Task to complete - Reproduce each line exactly, including spacing and punctuation.

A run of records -
---------------
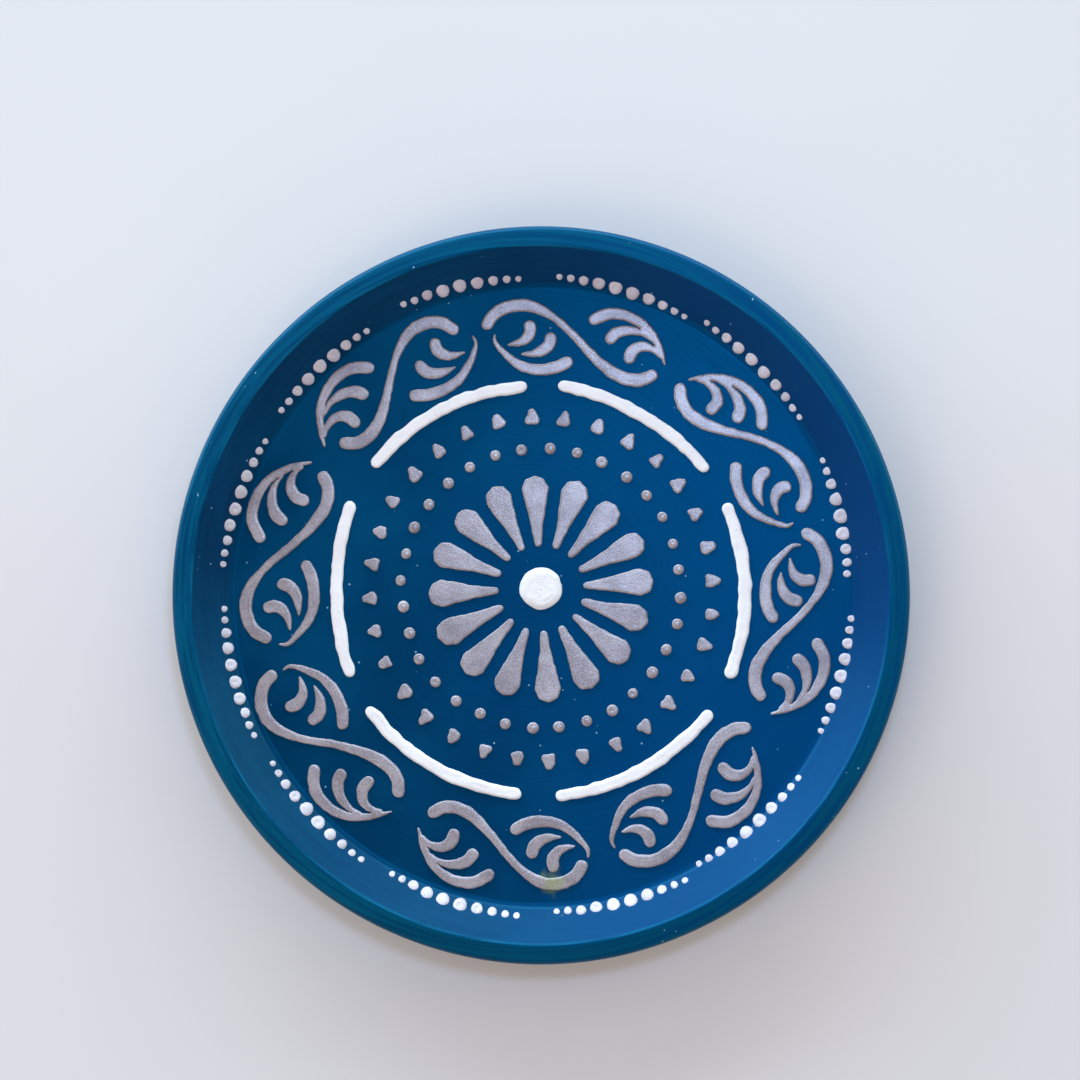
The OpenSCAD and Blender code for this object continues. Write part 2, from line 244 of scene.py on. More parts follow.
def run_tree(name, mesh, tree, values, nodes):
    """Runs a tree on a mesh and keeps what comes out as a plain piece."""
    piece = bpy.data.objects.new(name, mesh)
    bpy.context.scene.collection.objects.link(piece)
    modifier = piece.modifiers.new("make", "NODES")
    modifier.node_group = tree
    for socket in tree.interface.items_tree:
        if socket.in_out == "INPUT" and socket.name in values:
            modifier[socket.identifier] = values[socket.name]
    graph = bpy.context.evaluated_depsgraph_get()
    plain = bpy.data.meshes.new_from_object(
        piece.evaluated_get(graph), preserve_all_data_layers=True, depsgraph=graph
    )
    piece.modifiers.clear()
    piece.data = plain
    plain.name = name
    face_outwards(plain)
    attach(piece, "root")
    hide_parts(*nodes)
    return piece


def face_outwards(mesh):
    """Turns all faces of closed shapes outwards."""
    form = bmesh.new()
    form.from_mesh(mesh)
    bmesh.ops.recalc_face_normals(form, faces=form.faces)
    form.to_mesh(mesh)
    form.free()


def triangles(piece):
    """How many triangles a piece has."""
    return sum(len(face.vertices) - 2 for face in piece.data.polygons)


print("the wobble moves a point up or down by", wobble_height / MM, "mm at the most")

# %% [markdown]
# ## Finishes
# Three kinds of finish cover the plate: a brushed blue coat, relief paint, and bare clay at
# the foot. Painted pictures could carry them, but they blur when the camera comes near. These
# are worked out from noise, so they stay crisp at any distance. All of them read Object
# coordinates, which stay with the plate.


# %% Material helpers
def new_material(name):
    """A material with nothing in it but a shader and its output."""
    material = bpy.data.materials.new(name)
    material.use_nodes = True
    tree = material.node_tree
    return material, tree, tree.nodes["Principled BSDF"]


def object_place(tree):
    """Where a point lies on the plate."""
    return put(tree, "ShaderNodeTexCoord").outputs["Object"]


def mixed(tree, share, first, second):
    """A colour between two others."""
    feeds = {0: share, 6: first, 7: second}
    return put(tree, "ShaderNodeMix", feeds, data_type="RGBA").outputs[2]


def ramp(tree, value, low, high):
    """0 below low, 1 above high, and a smooth step between."""
    feeds = {"Value": value, "From Min": low, "From Max": high}
    node = put(tree, "ShaderNodeMapRange", feeds, interpolation_type="SMOOTHSTEP")
    return node.outputs[0]


def spread(tree, value, low, high):
    """A 0 to 1 value brought to a narrower range."""
    feeds = {"Value": value, "To Min": low, "To Max": high}
    return put(tree, "ShaderNodeMapRange", feeds).outputs[0]


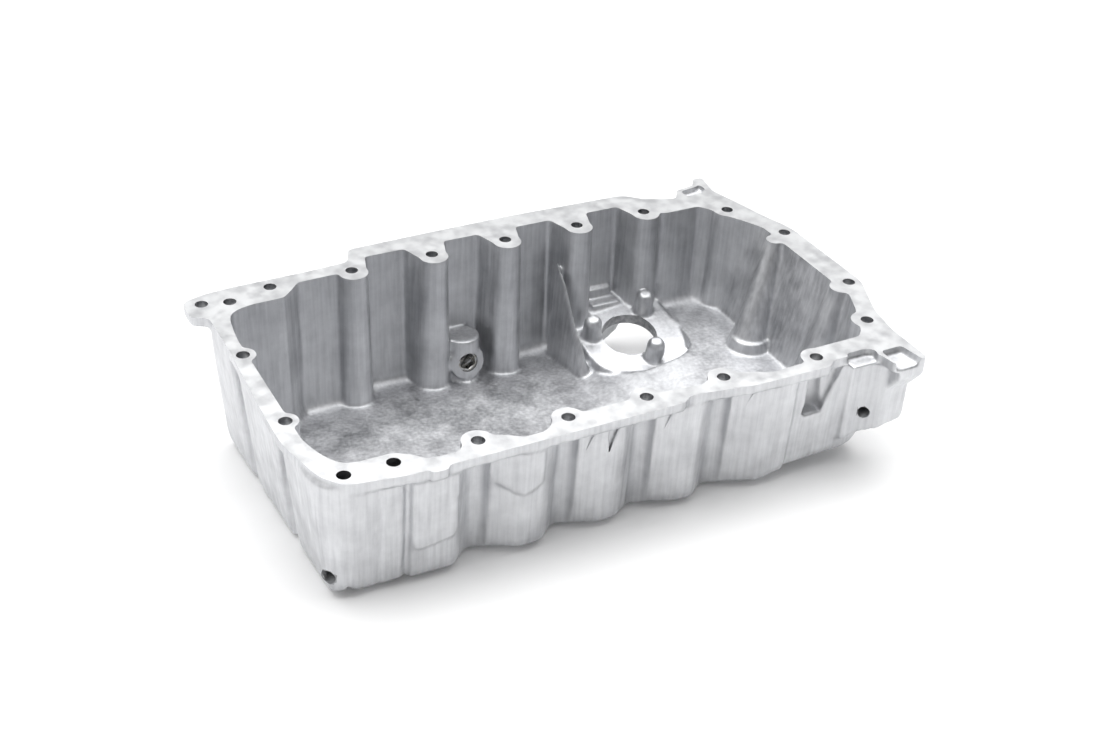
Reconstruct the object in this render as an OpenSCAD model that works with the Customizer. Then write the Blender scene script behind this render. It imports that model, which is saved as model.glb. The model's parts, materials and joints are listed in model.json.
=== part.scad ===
// Engine oil pan: a die-cast aluminium sump with a machined bolting flange, its
// drain plug and the plug's sealing ring. Millimetres, +Z up.
// The work is laid out from the flange: x runs along the pan from its deep end to its
// gearbox end, y across it from the middle of the bolt rows, and z = 0 is the machined
// face. The last transform puts the origin at the bottom middle of the whole box.

/* [Flange] */
// Thickness of the machined bolting flange
flange_t = 7; // [6:0.5:9]
// Distance of the two long bolt rows from the middle line
rail_y = 99.7; // [99:0.1:101]
// Diameter of the plain holes for the flange bolts
bolt_hole_d = 8; // [7:0.1:8.6]
// Diameter of the room for a bolt head under the flange
bolt_room_d = 13.6; // [13:0.1:14.4]

/* [Body] */
// Thickness of the walls of the bays and of the floor
wall = 4.5; // [4:0.1:5.5]
// Depth of the bays between the far columns, beyond the bolt row
bay_y = 13.3; // [12.5:0.1:14]
// Depth of the deep floor at the far wall, under the flange face
deep_depth = 94; // [88:1:100]
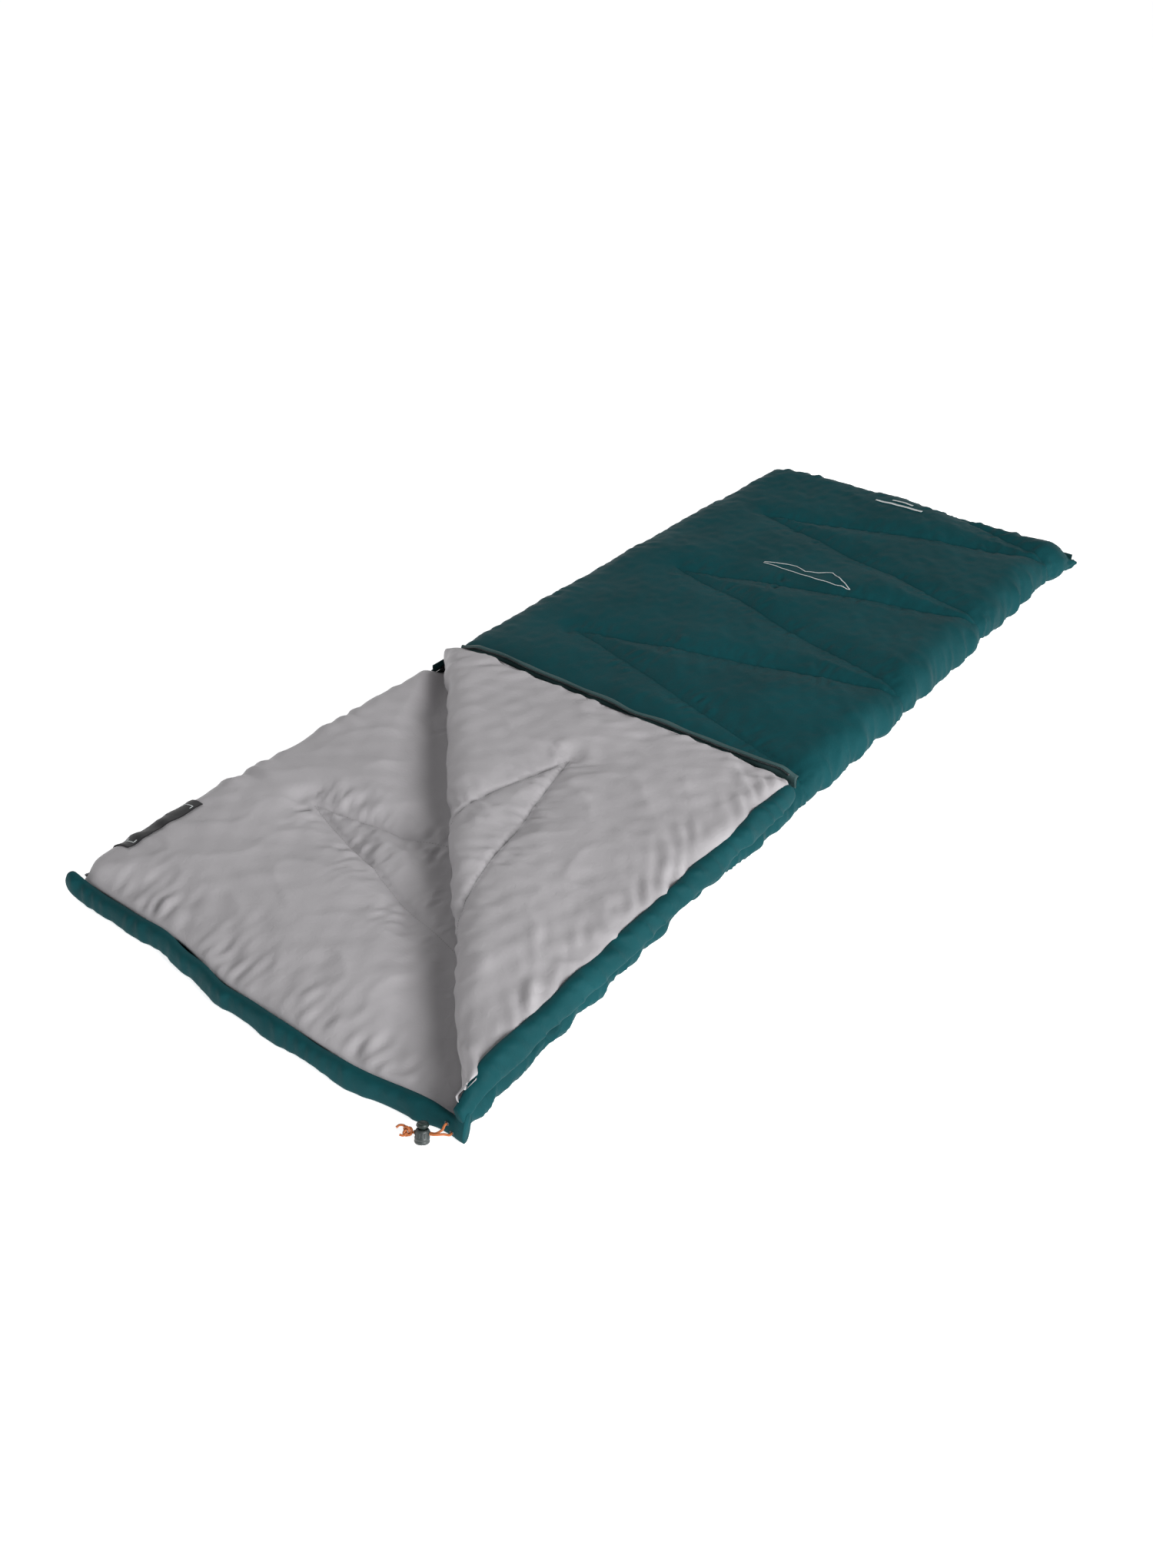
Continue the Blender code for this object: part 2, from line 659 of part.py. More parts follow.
---------------
Expected answer -
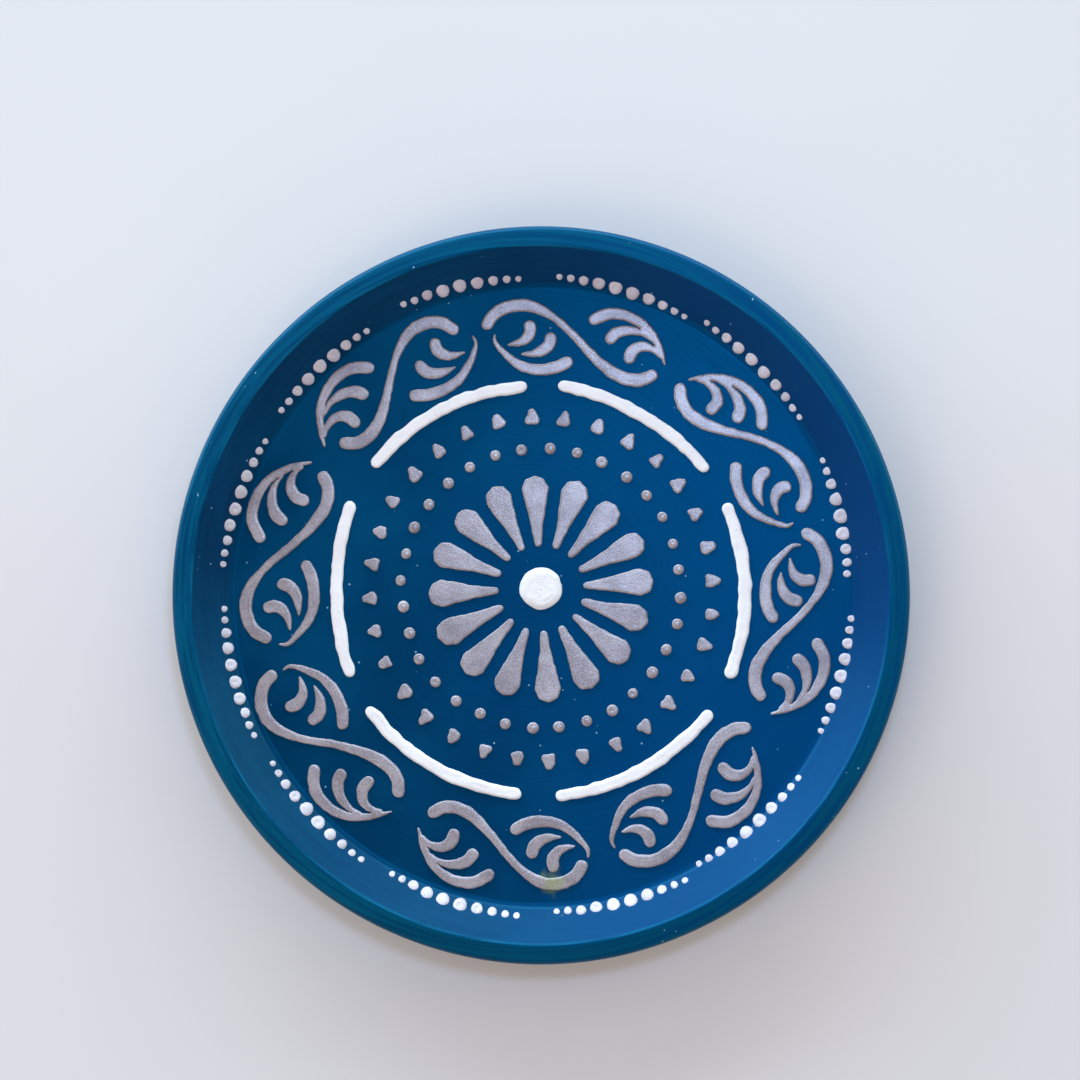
The OpenSCAD and Blender code for this object continues. Write part 2, from line 244 of scene.py on. More parts follow.
def run_tree(name, mesh, tree, values, nodes):
    """Runs a tree on a mesh and keeps what comes out as a plain piece."""
    piece = bpy.data.objects.new(name, mesh)
    bpy.context.scene.collection.objects.link(piece)
    modifier = piece.modifiers.new("make", "NODES")
    modifier.node_group = tree
    for socket in tree.interface.items_tree:
        if socket.in_out == "INPUT" and socket.name in values:
            modifier[socket.identifier] = values[socket.name]
    graph = bpy.context.evaluated_depsgraph_get()
    plain = bpy.data.meshes.new_from_object(
        piece.evaluated_get(graph), preserve_all_data_layers=True, depsgraph=graph
    )
    piece.modifiers.clear()
    piece.data = plain
    plain.name = name
    face_outwards(plain)
    attach(piece, "root")
    hide_parts(*nodes)
    return piece


def face_outwards(mesh):
    """Turns all faces of closed shapes outwards."""
    form = bmesh.new()
    form.from_mesh(mesh)
    bmesh.ops.recalc_face_normals(form, faces=form.faces)
    form.to_mesh(mesh)
    form.free()


def triangles(piece):
    """How many triangles a piece has."""
    return sum(len(face.vertices) - 2 for face in piece.data.polygons)


print("the wobble moves a point up or down by", wobble_height / MM, "mm at the most")

# %% [markdown]
# ## Finishes
# Three kinds of finish cover the plate: a brushed blue coat, relief paint, and bare clay at
# the foot. Painted pictures could carry them, but they blur when the camera comes near. These
# are worked out from noise, so they stay crisp at any distance. All of them read Object
# coordinates, which stay with the plate.


# %% Material helpers
def new_material(name):
    """A material with nothing in it but a shader and its output."""
    material = bpy.data.materials.new(name)
    material.use_nodes = True
    tree = material.node_tree
    return material, tree, tree.nodes["Principled BSDF"]


def object_place(tree):
    """Where a point lies on the plate."""
    return put(tree, "ShaderNodeTexCoord").outputs["Object"]


def mixed(tree, share, first, second):
    """A colour between two others."""
    feeds = {0: share, 6: first, 7: second}
    return put(tree, "ShaderNodeMix", feeds, data_type="RGBA").outputs[2]


def ramp(tree, value, low, high):
    """0 below low, 1 above high, and a smooth step between."""
    feeds = {"Value": value, "From Min": low, "From Max": high}
    node = put(tree, "ShaderNodeMapRange", feeds, interpolation_type="SMOOTHSTEP")
    return node.outputs[0]


def spread(tree, value, low, high):
    """A 0 to 1 value brought to a narrower range."""
    feeds = {"Value": value, "To Min": low, "To Max": high}
    return put(tree, "ShaderNodeMapRange", feeds).outputs[0]


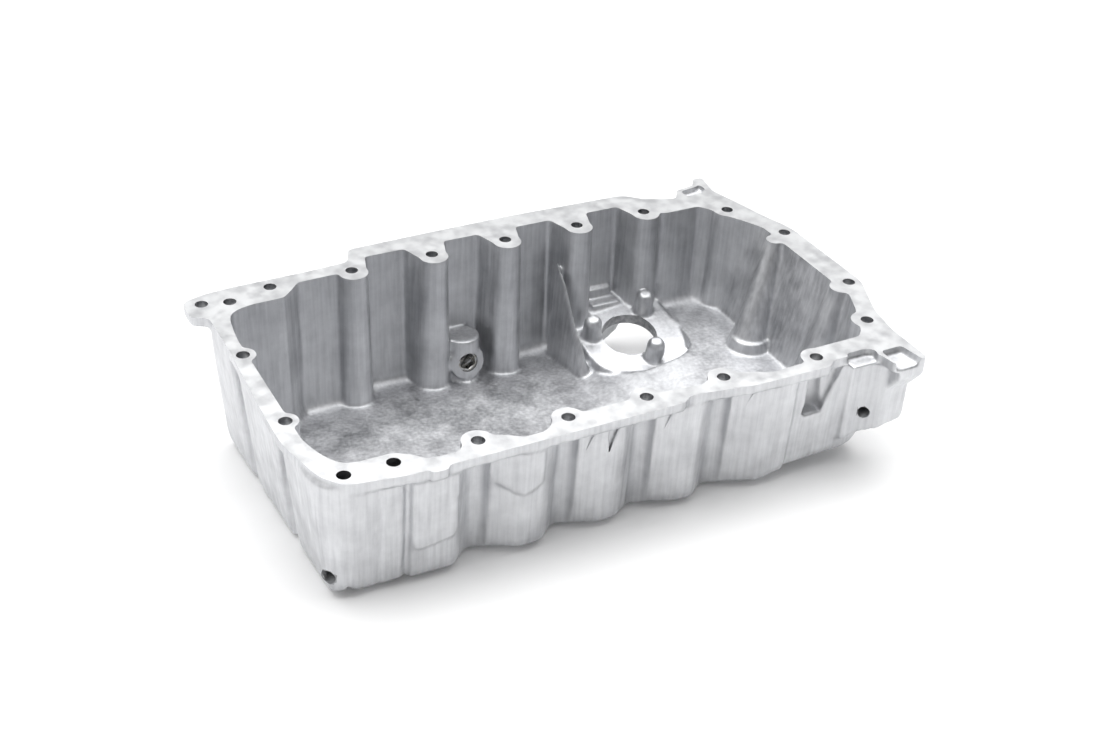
Reconstruct the object in this render as an OpenSCAD model that works with the Customizer. Then write the Blender scene script behind this render. It imports that model, which is saved as model.glb. The model's parts, materials and joints are listed in model.json.
=== part.scad ===
// Engine oil pan: a die-cast aluminium sump with a machined bolting flange, its
// drain plug and the plug's sealing ring. Millimetres, +Z up.
// The work is laid out from the flange: x runs along the pan from its deep end to its
// gearbox end, y across it from the middle of the bolt rows, and z = 0 is the machined
// face. The last transform puts the origin at the bottom middle of the whole box.

/* [Flange] */
// Thickness of the machined bolting flange
flange_t = 7; // [6:0.5:9]
// Distance of the two long bolt rows from the middle line
rail_y = 99.7; // [99:0.1:101]
// Diameter of the plain holes for the flange bolts
bolt_hole_d = 8; // [7:0.1:8.6]
// Diameter of the room for a bolt head under the flange
bolt_room_d = 13.6; // [13:0.1:14.4]

/* [Body] */
// Thickness of the walls of the bays and of the floor
wall = 4.5; // [4:0.1:5.5]
// Depth of the bays between the far columns, beyond the bolt row
bay_y = 13.3; // [12.5:0.1:14]
// Depth of the deep floor at the far wall, under the flange face
deep_depth = 94; // [88:1:100]
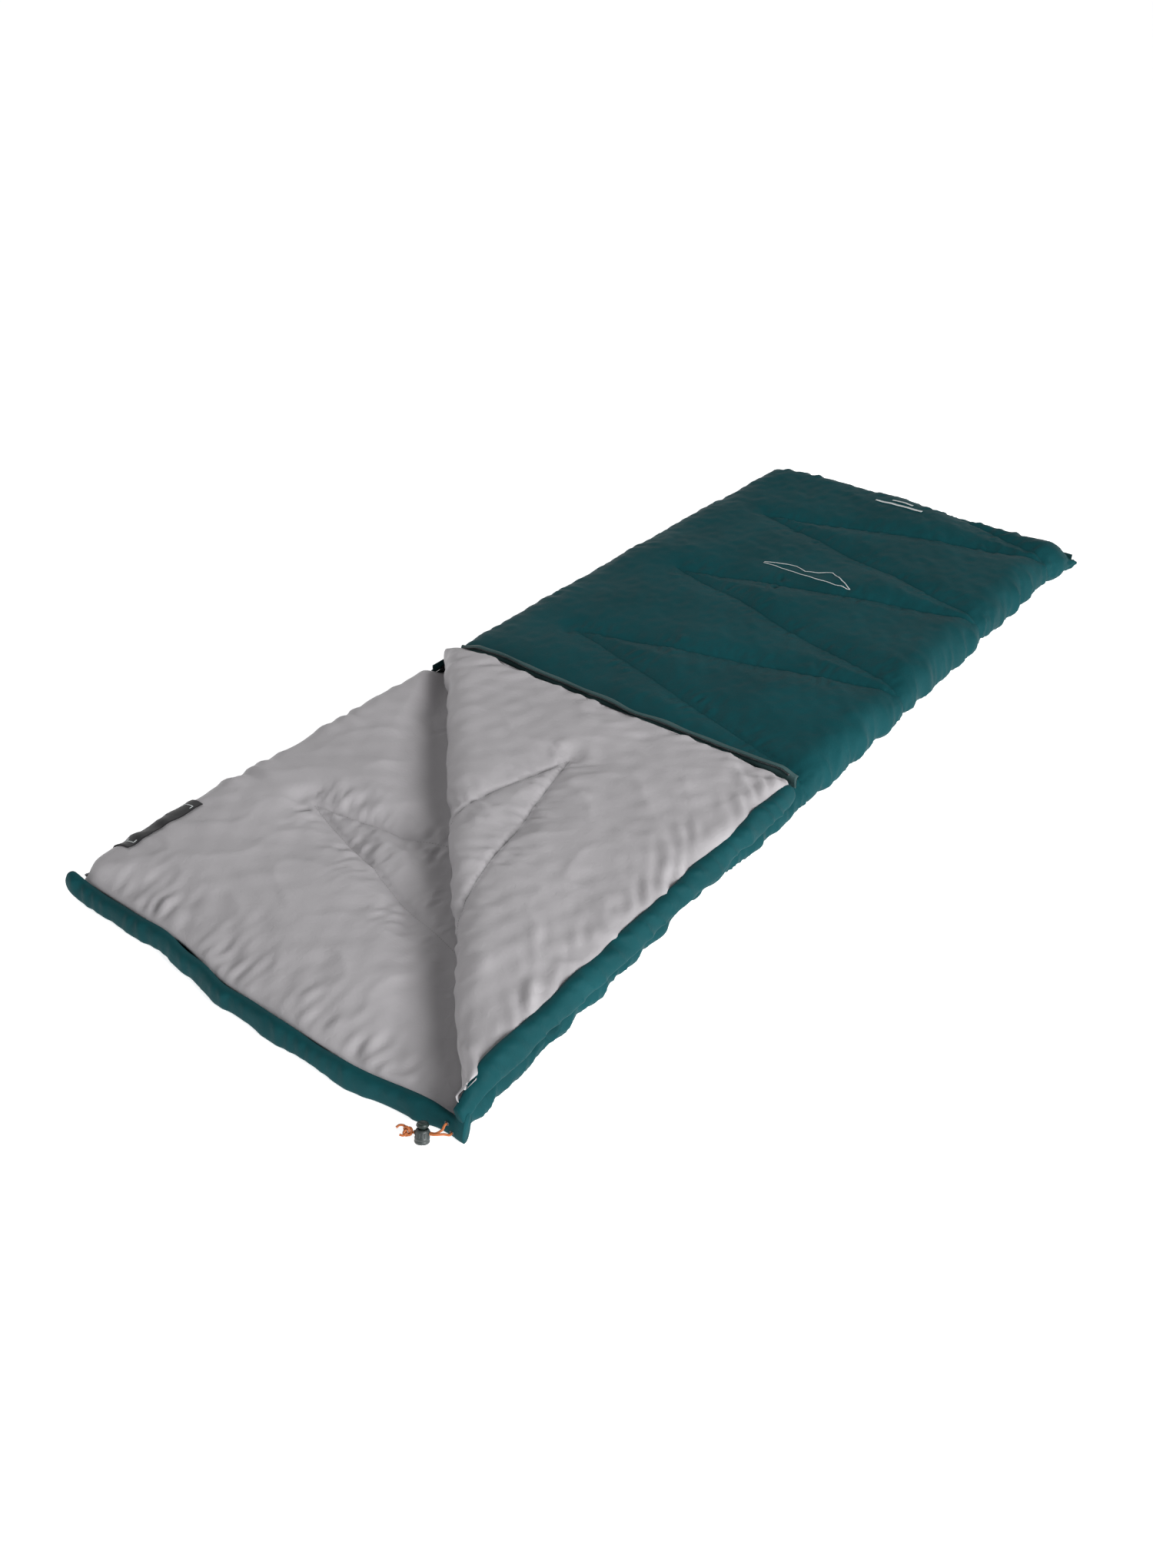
Continue the Blender code for this object: part 2, from line 659 of part.py. More parts follow.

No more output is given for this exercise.